David Wolpert continues building a flimsy argument on a false premise (“Getting to bottom of chicken wars”, October 19).

He maintains that imported chicken portions do not compete directly with local cuts, “meaning that the chicken wars are being fought under a totally false premise of like products”.

Wolpert fought this war for years, including arguing for importers in parliament, so he should know this is not correct. Now he extends the argument to localisation. “The real problem is not dumping. It’s a drive to reduce imports and achieve localisation goals.”

Wolpert conveniently omits how many times countries have been found guilty of dumping chicken in SA. Next, he’ll be telling us that dumping had nothing to do with poultry industry contraction, restructuring and job losses over the past decade.
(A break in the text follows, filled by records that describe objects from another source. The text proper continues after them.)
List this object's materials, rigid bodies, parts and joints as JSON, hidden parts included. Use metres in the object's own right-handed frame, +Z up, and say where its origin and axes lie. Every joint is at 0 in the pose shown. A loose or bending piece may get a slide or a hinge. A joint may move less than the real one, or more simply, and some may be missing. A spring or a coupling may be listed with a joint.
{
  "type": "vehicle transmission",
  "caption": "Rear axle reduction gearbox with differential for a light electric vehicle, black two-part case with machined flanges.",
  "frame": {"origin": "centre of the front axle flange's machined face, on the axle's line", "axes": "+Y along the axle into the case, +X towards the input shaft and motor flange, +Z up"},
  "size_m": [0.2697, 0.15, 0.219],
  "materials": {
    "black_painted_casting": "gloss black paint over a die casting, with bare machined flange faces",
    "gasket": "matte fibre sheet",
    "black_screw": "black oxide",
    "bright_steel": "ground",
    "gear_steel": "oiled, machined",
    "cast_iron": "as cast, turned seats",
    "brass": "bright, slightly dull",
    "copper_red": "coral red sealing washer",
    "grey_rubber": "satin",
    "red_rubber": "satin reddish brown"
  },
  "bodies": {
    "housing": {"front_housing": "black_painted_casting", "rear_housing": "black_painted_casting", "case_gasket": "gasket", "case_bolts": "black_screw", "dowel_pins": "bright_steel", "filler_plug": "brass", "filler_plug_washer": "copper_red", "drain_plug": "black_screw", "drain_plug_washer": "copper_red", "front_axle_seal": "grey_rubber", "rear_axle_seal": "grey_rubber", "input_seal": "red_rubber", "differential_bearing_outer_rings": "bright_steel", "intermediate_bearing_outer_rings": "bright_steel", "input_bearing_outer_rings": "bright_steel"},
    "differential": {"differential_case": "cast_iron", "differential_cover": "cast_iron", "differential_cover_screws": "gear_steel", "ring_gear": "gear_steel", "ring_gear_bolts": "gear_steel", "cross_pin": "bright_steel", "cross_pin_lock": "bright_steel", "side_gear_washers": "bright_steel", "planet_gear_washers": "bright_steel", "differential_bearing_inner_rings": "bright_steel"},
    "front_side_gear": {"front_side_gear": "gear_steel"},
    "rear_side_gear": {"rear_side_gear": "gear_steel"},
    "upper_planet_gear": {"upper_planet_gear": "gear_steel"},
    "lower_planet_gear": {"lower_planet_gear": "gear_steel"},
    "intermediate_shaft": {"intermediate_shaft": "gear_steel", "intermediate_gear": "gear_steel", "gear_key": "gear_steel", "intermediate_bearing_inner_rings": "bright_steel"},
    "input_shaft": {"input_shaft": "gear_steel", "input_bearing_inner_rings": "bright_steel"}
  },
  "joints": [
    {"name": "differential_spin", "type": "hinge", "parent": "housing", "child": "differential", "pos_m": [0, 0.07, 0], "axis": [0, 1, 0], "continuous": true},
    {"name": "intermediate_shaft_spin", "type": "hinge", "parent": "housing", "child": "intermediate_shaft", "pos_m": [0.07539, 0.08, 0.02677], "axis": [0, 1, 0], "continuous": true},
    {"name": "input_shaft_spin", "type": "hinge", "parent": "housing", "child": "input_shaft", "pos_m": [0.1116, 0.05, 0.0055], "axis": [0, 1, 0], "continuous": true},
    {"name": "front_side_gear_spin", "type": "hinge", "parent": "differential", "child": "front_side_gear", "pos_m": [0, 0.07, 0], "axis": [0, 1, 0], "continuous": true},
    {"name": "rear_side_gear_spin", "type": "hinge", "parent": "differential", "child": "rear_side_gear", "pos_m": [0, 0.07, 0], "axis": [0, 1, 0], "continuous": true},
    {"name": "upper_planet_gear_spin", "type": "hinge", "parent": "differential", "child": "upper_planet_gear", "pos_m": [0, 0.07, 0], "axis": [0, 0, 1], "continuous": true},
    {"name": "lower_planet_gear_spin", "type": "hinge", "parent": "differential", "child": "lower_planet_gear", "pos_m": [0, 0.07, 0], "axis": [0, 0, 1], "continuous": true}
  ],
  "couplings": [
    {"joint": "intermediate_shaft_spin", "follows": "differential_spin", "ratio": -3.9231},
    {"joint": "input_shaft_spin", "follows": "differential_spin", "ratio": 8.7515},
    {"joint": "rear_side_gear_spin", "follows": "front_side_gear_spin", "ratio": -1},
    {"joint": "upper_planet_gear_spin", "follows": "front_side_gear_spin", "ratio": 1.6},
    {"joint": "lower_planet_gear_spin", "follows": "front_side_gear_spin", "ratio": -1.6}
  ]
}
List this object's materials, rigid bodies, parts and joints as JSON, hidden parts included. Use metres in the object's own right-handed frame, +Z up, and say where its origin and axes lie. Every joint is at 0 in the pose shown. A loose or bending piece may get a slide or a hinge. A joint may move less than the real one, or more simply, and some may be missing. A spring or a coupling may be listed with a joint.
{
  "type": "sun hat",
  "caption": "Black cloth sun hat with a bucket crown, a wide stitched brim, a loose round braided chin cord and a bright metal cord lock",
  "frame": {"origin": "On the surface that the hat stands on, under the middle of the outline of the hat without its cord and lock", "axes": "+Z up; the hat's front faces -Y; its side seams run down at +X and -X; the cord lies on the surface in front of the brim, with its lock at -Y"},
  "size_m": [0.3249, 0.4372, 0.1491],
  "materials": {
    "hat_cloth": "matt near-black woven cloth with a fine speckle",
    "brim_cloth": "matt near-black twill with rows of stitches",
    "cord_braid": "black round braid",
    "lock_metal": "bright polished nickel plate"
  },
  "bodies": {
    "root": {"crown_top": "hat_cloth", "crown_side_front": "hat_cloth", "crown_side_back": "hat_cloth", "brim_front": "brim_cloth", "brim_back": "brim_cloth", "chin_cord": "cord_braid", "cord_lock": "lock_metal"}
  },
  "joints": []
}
He’ll have us believe that Rainbow Chicken cut production by 20% in 2017 and retrenched 1,200 workers in order to increase localisation.

He’ll tell us that Rainbow’s owner, RCL Foods, and the country’s largest chicken producer, Astral Foods, falsely argued that dumped chicken imports led to reduced volumes, reduced profits and fewer jobs. Nothing to do with dumping — they only wanted “to reduce imports and achieve localisation goals”.

Wolpert could extend this argument to the poultry master plan, which he dislikes. He could say the master plan wrongly states that imports had increased by 400% and displaced the potential growth in local production. Or is totally incorrect to warn that if the growth in imports  is not curtailed, “the SA industry can be expected to stagnate and slowly decline, affecting jobs and livelihoods across the value chain”.

No, Mr Wolpert, chicken competes with chicken and dumping is the problem. It is at the heart of predatory trade and it must be stopped.